Ele explicou não ter morado no mesmo alojamento das vítimas da tragédia do Ninho porque era de uma categoria menor (Sub-13) e que não os conhecia. “Praticamente sentimos a tragédia como se estivéssemos presentes”, completou o pai, em virtude de eles morarem próximos do local, na época.
De 2020 a 2022, Leandro Germano jogou na base do Boavista (RJ), por onde foi bicampeão do torneio de base Copa Zico, tendo sido artilheiro da edição de 2020 com sete gols.

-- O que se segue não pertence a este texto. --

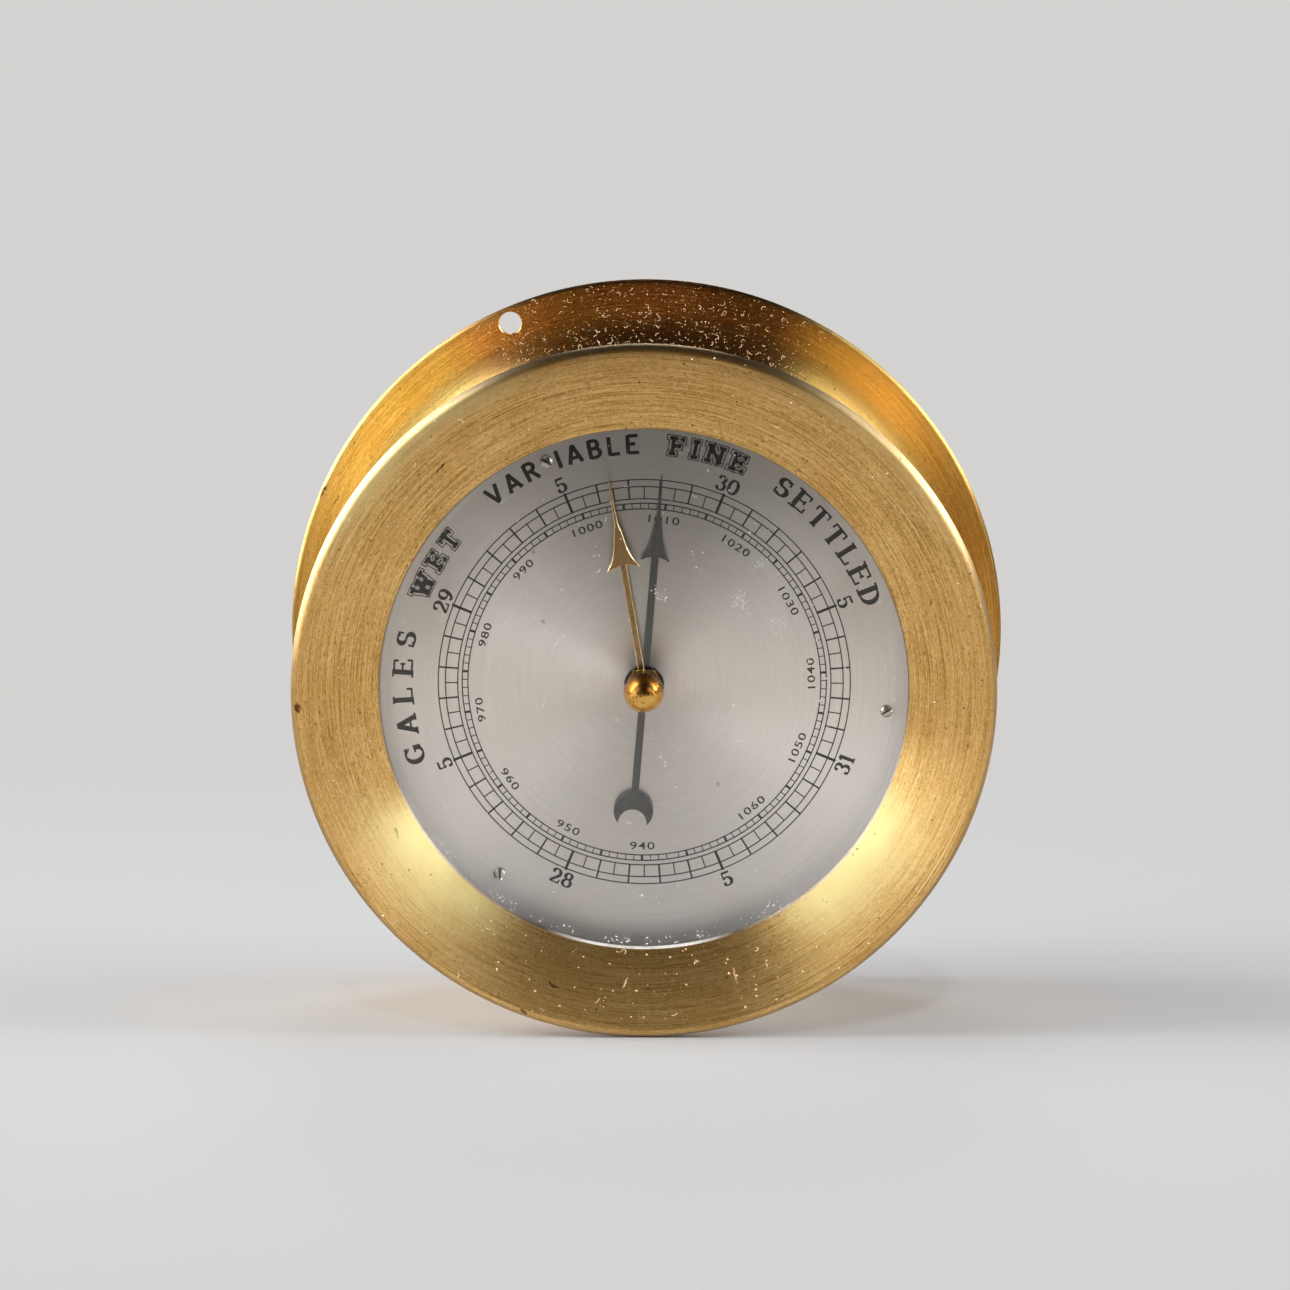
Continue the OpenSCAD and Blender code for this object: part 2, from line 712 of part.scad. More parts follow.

No início deste ano, o roraimense se transferiu para o Serrano (RJ), pelo qual jogou a segunda divisão do Campeonato Carioca Sub-15 e chegou às oitavas de final do Campeonato Brasileirinho Internacional de Clubes. No dia 23 de janeiro, ele se reapresenta ao clube para disputar o Campeonato Brasileirinho Sub-16. Para 2023, o atleta disse esperar “fazer grandes campeonatos para ir para times maiores”.
O passado
Muitas intempéries poderiam interromper a trajetória. Na infância, Leandro Germano foi atropelado por uma moto, quase foi picado por uma jararaca (o que podia matá-lo), quase se afogou em um igarapé e ainda perdeu as falanges distal e média do quarto dedo do pé direito (os ossos da ponta) em uma queda de bicicleta com o pai. “A gente pensou que ele ia ficar sensível, mas a força dele vem desse dedo”, relatou a mãe Patrícia.
Ele superou tudo isso para jogar futebol, que descobriu em casa, chutando a bola na parede, chegando a quebrar os objetos. E aprimorou o conhecimento começando a jogar futsal, tendo passagens pela base de Constelação, Tiradentes e Escolinha do Flamengo antes de deixar Roraima.
O futuro
Na caminhada rumo ao sonho, Leandro Germano tem o importante reforço do ex-jogador Fellype Gabriel, hoje empresário de atletas. O ex-meia teve passagens por Flamengo, Vasco, Botafogo e Cruzeiro, e chegou a ser chamado por Mano Menezes, então técnico da seleção brasileira, para um amistoso contra a Argentina. “O Fellype Gabriel já vinha observando ele há algum tempo e nos fez a proposta e assinamos o contrato dele pra agenciar a carreira dele”, relatou Germano Neto.
O pai é realista ao dizer que, caso o filho não consiga realizar o sonho, irá optar exclusivamente pelos estudos, tendo como alternativas a formação em Educação Física ou a carreira militar. “Se Deus me der um pouco de saúde, vou estar com ele até Deus dizer que isso [futebol] não é pra ele”, disse Germano Neto.
Enquanto isso, o garoto persegue o que deseja desde muito pequeno. “É um sonho que eu sempre tive, desde criancinha: querer jogar profissionalmente e ajudar meus pais”, disse Leandro Germano.